Task prompt.
Your task is to extract every line from the material below exactly.

# # # # #

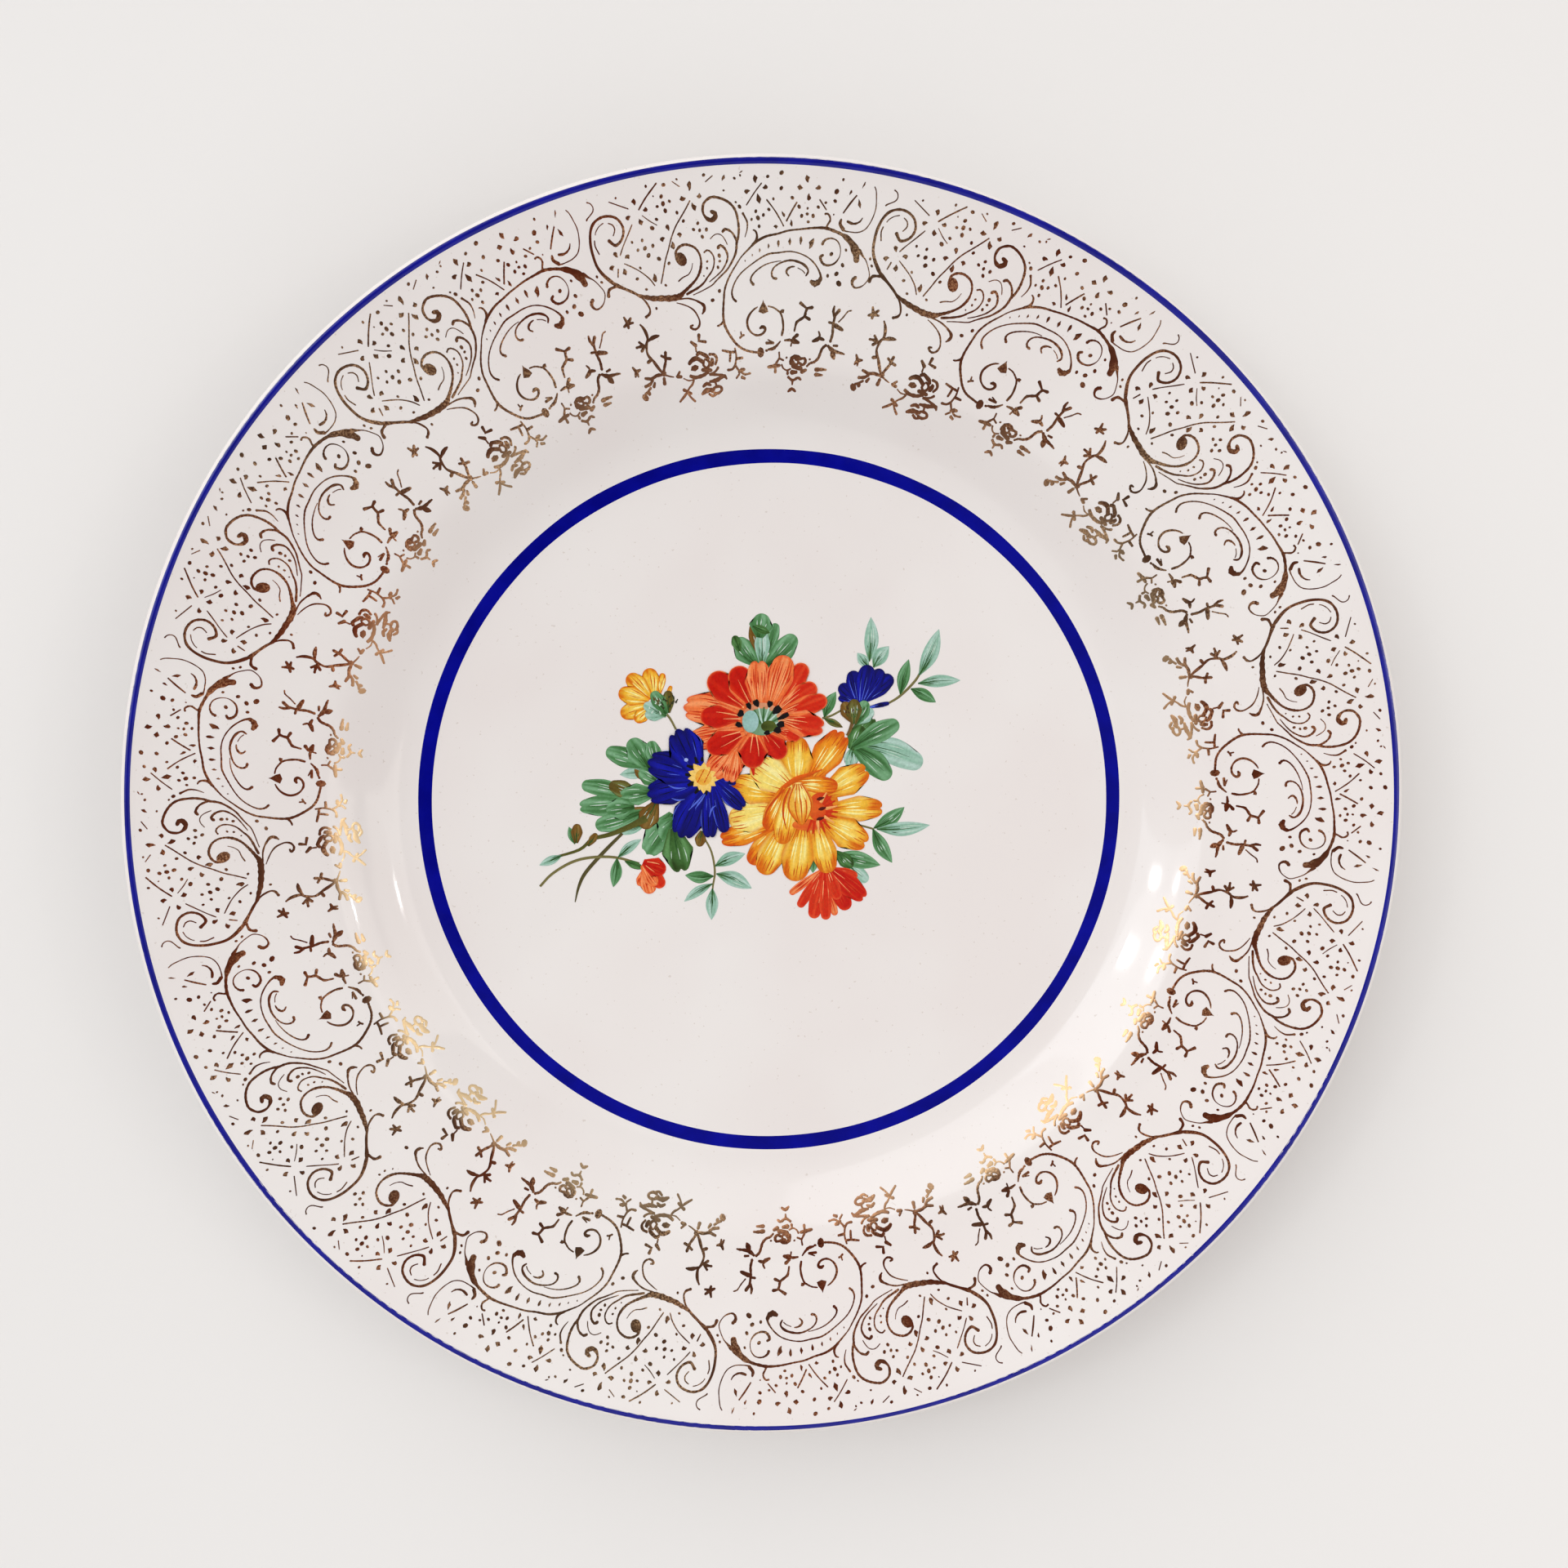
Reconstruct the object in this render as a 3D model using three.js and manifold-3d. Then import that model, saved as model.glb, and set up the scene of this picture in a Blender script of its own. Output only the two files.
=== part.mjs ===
// China dinner plate: a white porcelain body on a foot ring, a cobalt line round the lip, a cobalt
// ring in the well, a gilt scroll border laid on the rim as a run of repeats, and an enamelled bouquet
// on the well floor.
// Millimetres, +Z up. The origin is the centre of the foot ring's underside, and +Y is the bouquet's up.
import * as THREE from "three";
import { mergeVertices } from "three/addons/utils/BufferGeometryUtils.js";
import Module from "manifold-3d";

const wasm = await Module();
wasm.setup();

// Driving dimensions.
const PLATE_RADIUS = 127;
const LIP_TOP = 24.2;
const WELL_FLOOR = 7;
const WELL_FLAT_RADIUS = 70;
const WELL_THICKNESS = 4.2;
const FOOT_OUTER_RADIUS = 71.5;
const FOOT_INNER_RADIUS = 66;
const FOOT_TREAD_OUTER = 70.4;
const FOOT_TREAD_INNER = 67.4;
const BODY_SEGMENTS = 64;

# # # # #

Solution for this problem.
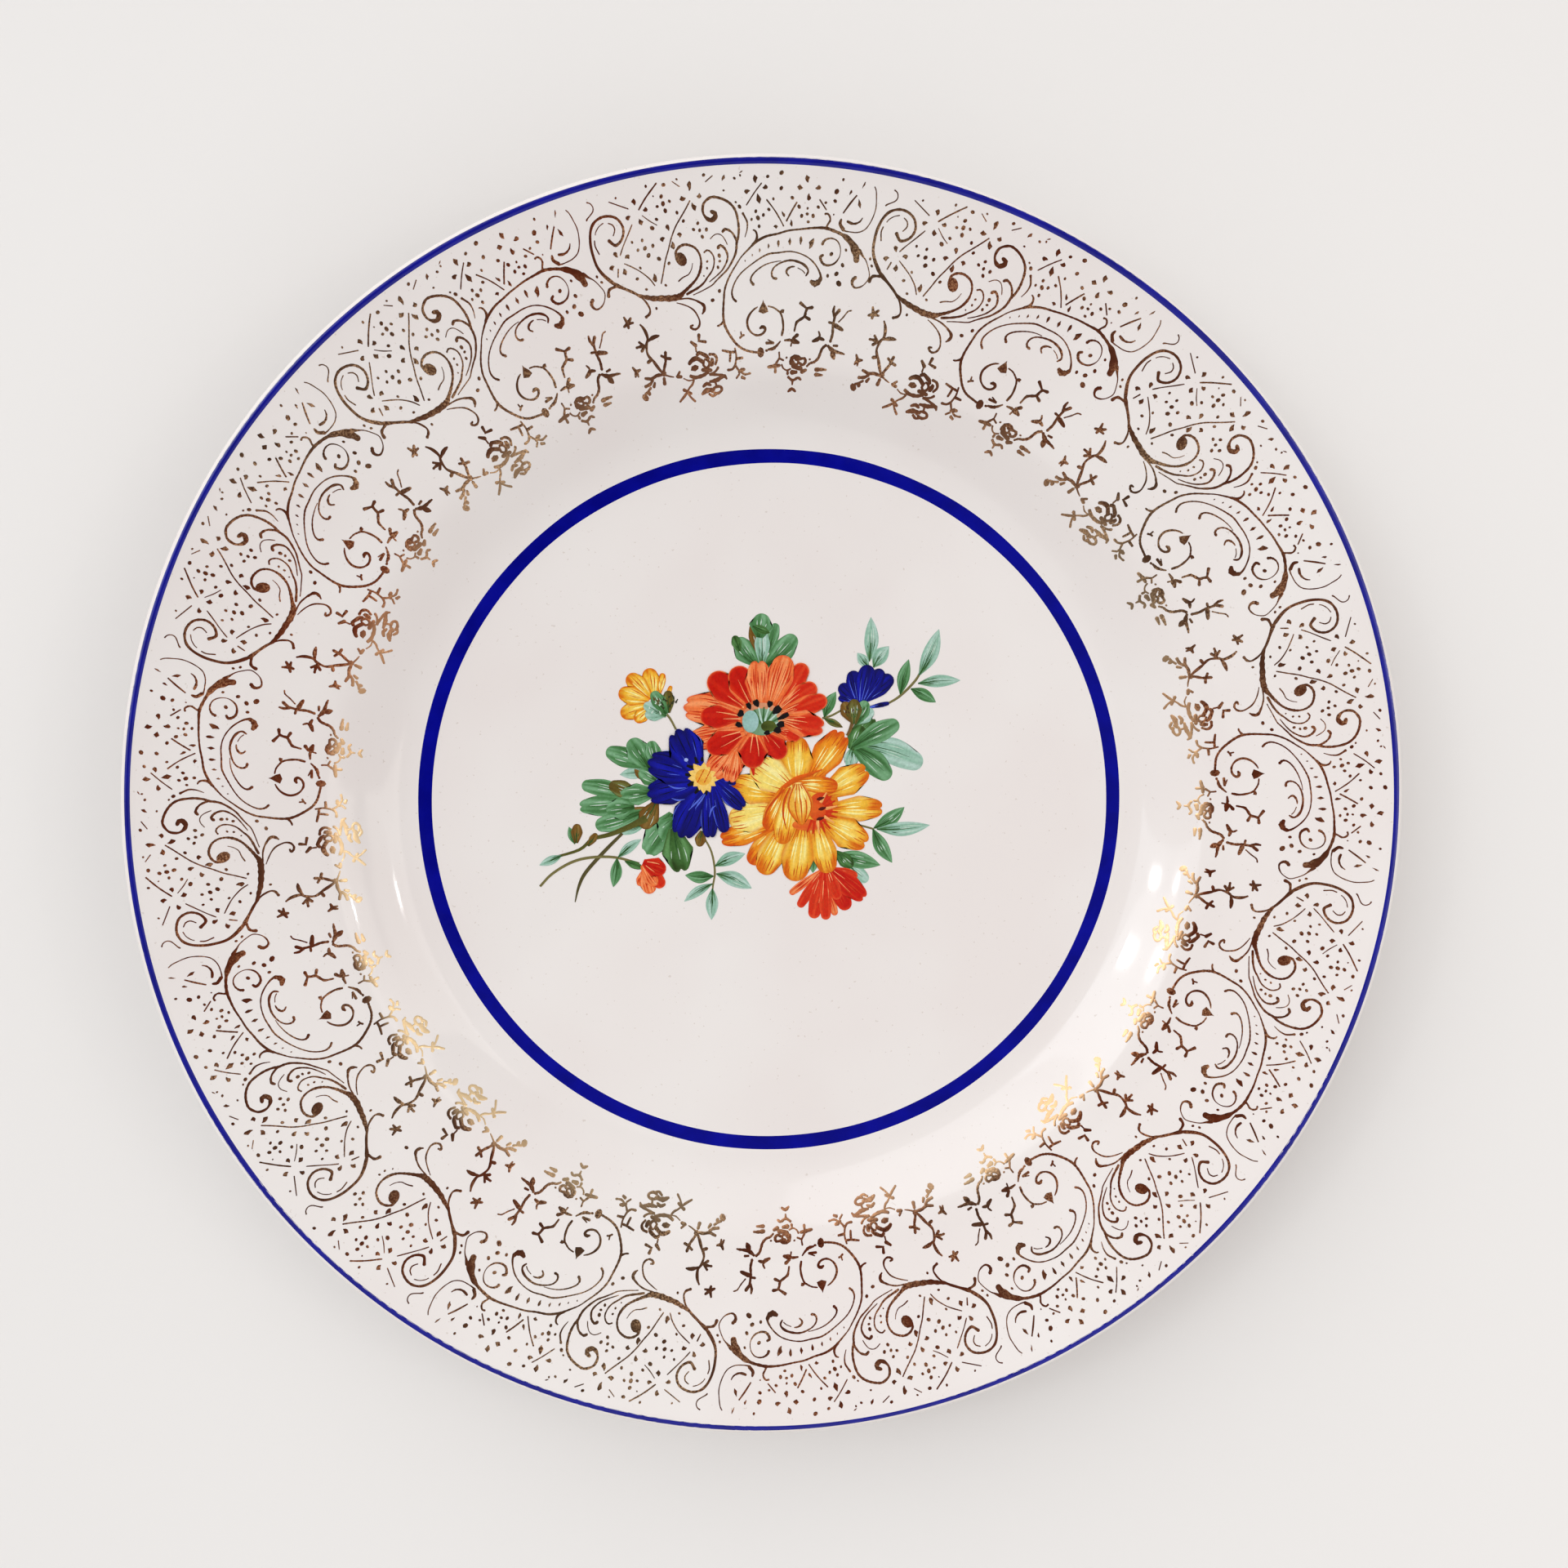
Reconstruct the object in this render as a 3D model using three.js and manifold-3d. Then import that model, saved as model.glb, and set up the scene of this picture in a Blender script of its own. Output only the two files.
=== part.mjs ===
// China dinner plate: a white porcelain body on a foot ring, a cobalt line round the lip, a cobalt
// ring in the well, a gilt scroll border laid on the rim as a run of repeats, and an enamelled bouquet
// on the well floor.
// Millimetres, +Z up. The origin is the centre of the foot ring's underside, and +Y is the bouquet's up.
import * as THREE from "three";
import { mergeVertices } from "three/addons/utils/BufferGeometryUtils.js";
import Module from "manifold-3d";

const wasm = await Module();
wasm.setup();

// Driving dimensions.
const PLATE_RADIUS = 127;
const LIP_TOP = 24.2;
const WELL_FLOOR = 7;
const WELL_FLAT_RADIUS = 70;
const WELL_THICKNESS = 4.2;
const FOOT_OUTER_RADIUS = 71.5;
const FOOT_INNER_RADIUS = 66;
const FOOT_TREAD_OUTER = 70.4;
const FOOT_TREAD_INNER = 67.4;
const BODY_SEGMENTS = 64;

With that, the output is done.